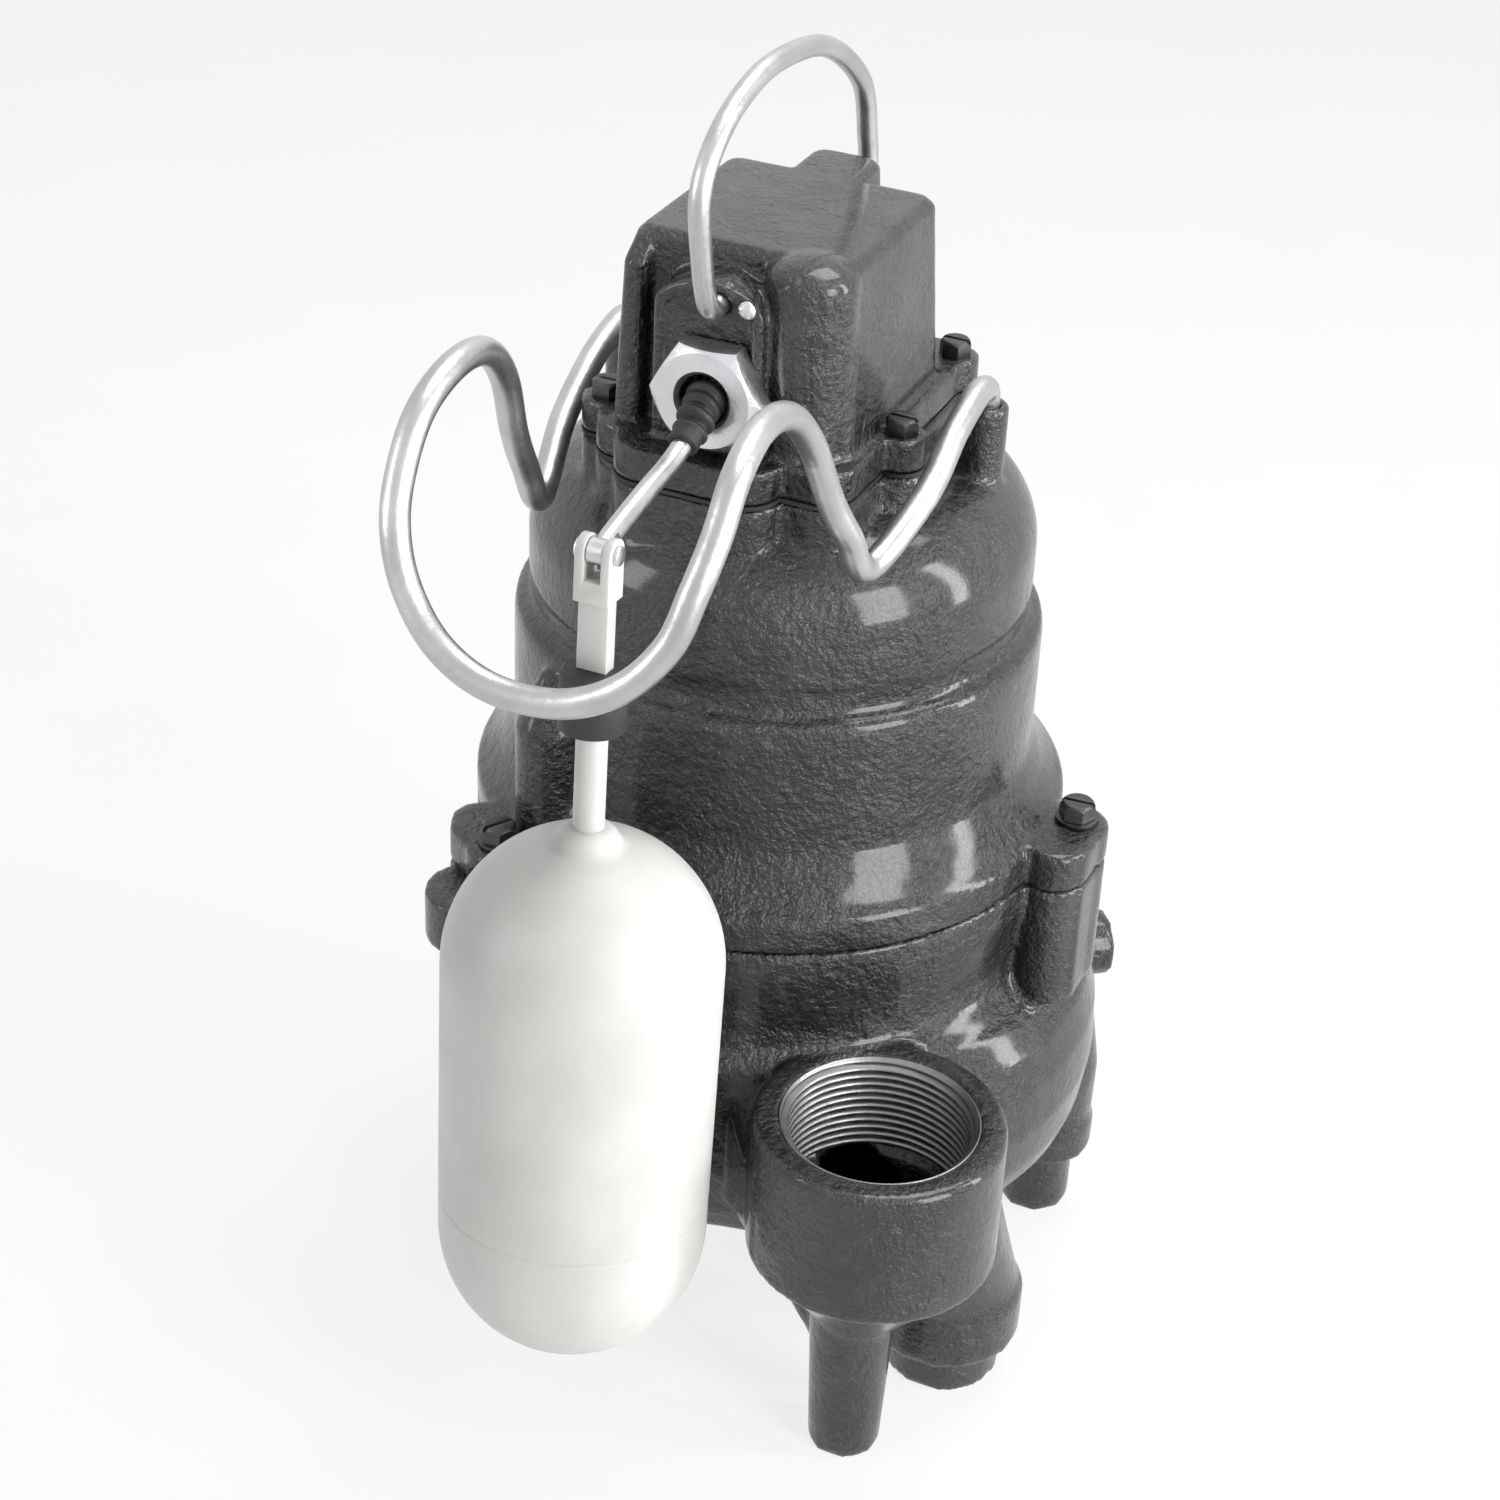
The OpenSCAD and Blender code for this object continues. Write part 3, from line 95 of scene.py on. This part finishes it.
# a shader value that does arithmetic by adding maths nodes
class Wire:

    def __init__(self, graph, socket):
        self.graph = graph
        self.socket = socket

    def maths(self, kind, other):
        return self.graph.add("ShaderNodeMath", {"operation": kind}, {0: self, 1: other})

    def __add__(self, other):
        return self.maths("ADD", other)

    def __radd__(self, other):
        return self.maths("ADD", other)

    def __mul__(self, other):
        return self.maths("MULTIPLY", other)

    def __rmul__(self, other):
        return self.maths("MULTIPLY", other)

    def clamp(self):
        return self.graph.add("ShaderNodeClamp", {}, {0: self})

    def smooth(self, low, high):
        settings = {"interpolation_type": "SMOOTHSTEP"}
        return self.graph.add("ShaderNodeMapRange", settings, {0: self, 1: low, 2: high})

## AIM
Word for word, quote all of the data above.

## FINAL RESULT
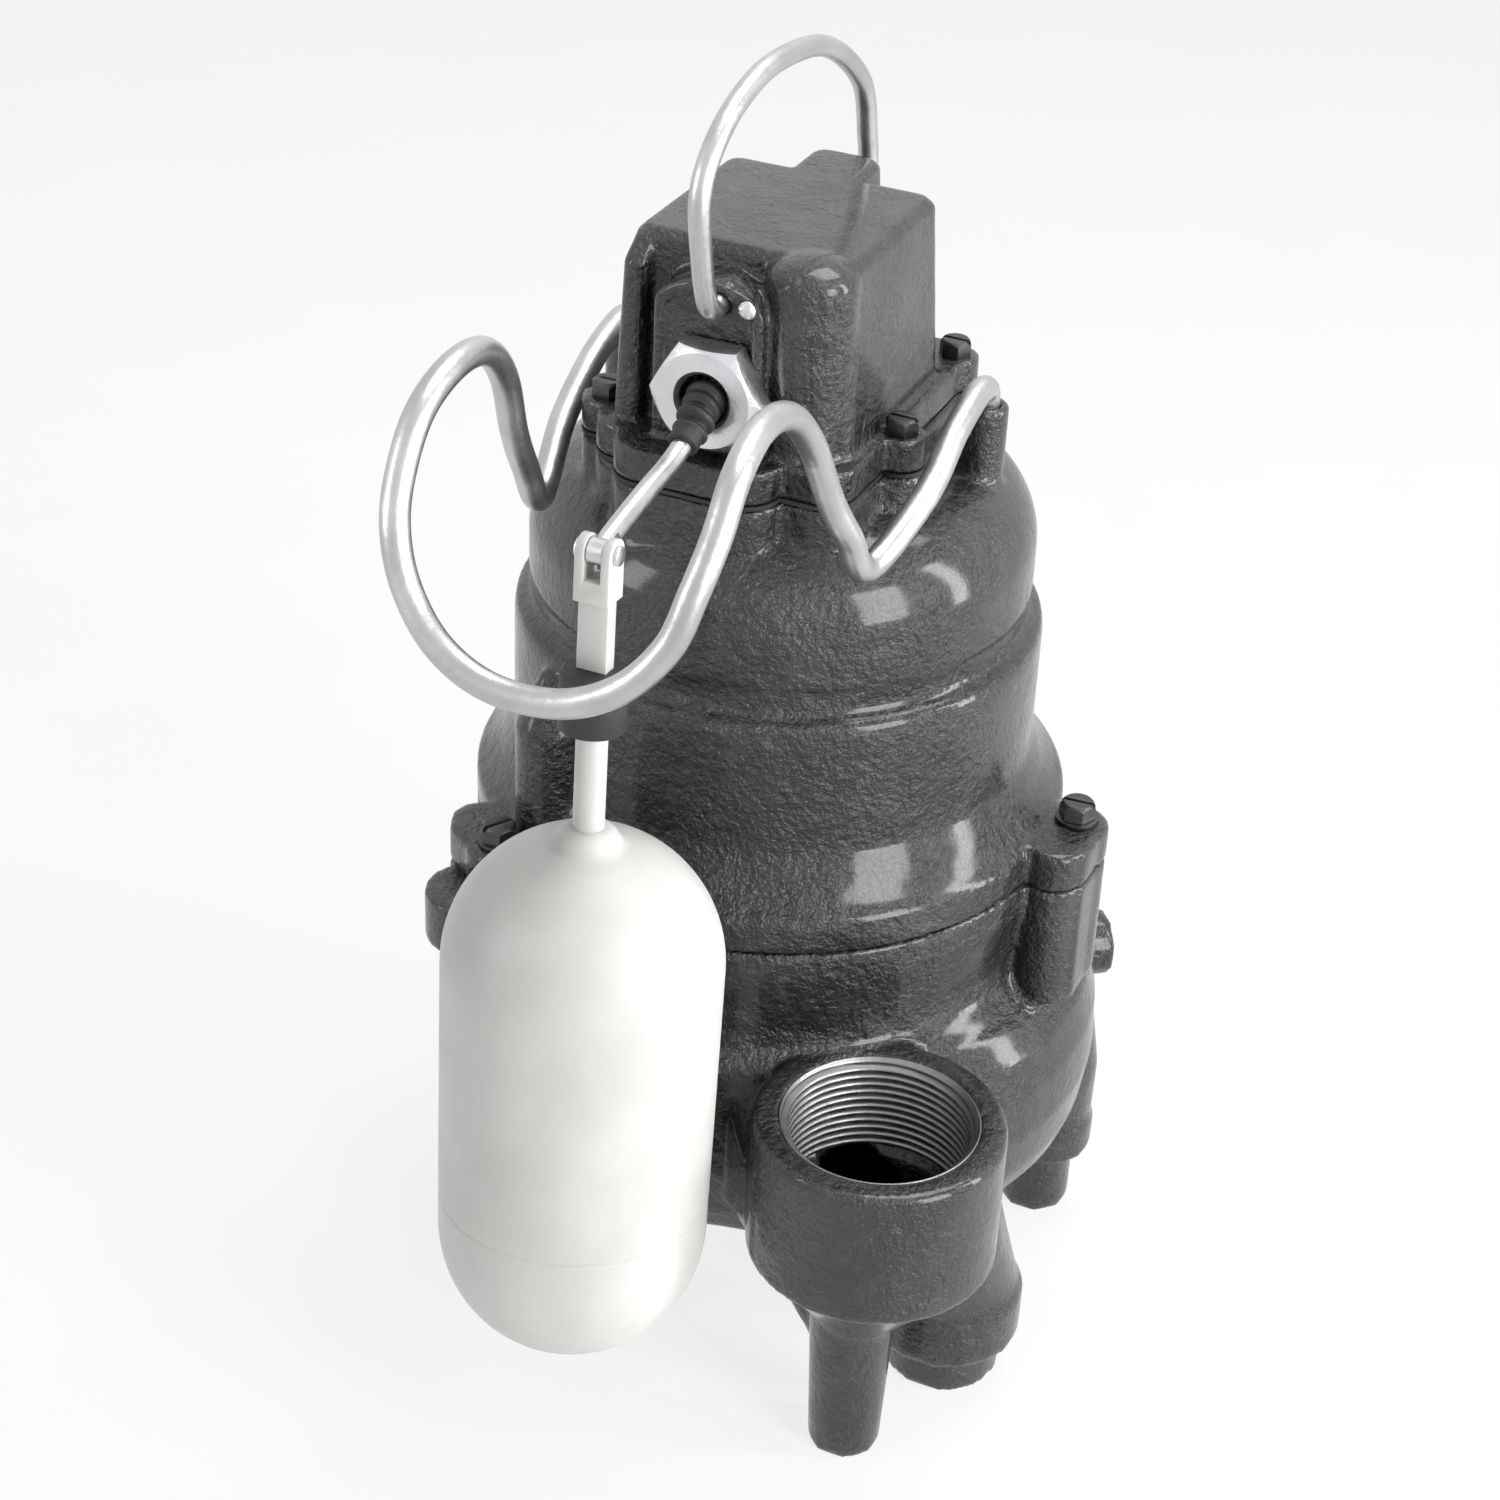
The OpenSCAD and Blender code for this object continues. Write part 3, from line 95 of scene.py on. This part finishes it.
# a shader value that does arithmetic by adding maths nodes
class Wire:

    def __init__(self, graph, socket):
        self.graph = graph
        self.socket = socket

    def maths(self, kind, other):
        return self.graph.add("ShaderNodeMath", {"operation": kind}, {0: self, 1: other})

    def __add__(self, other):
        return self.maths("ADD", other)

    def __radd__(self, other):
        return self.maths("ADD", other)

    def __mul__(self, other):
        return self.maths("MULTIPLY", other)

    def __rmul__(self, other):
        return self.maths("MULTIPLY", other)

    def clamp(self):
        return self.graph.add("ShaderNodeClamp", {}, {0: self})

    def smooth(self, low, high):
        settings = {"interpolation_type": "SMOOTHSTEP"}
        return self.graph.add("ShaderNodeMapRange", settings, {0: self, 1: low, 2: high})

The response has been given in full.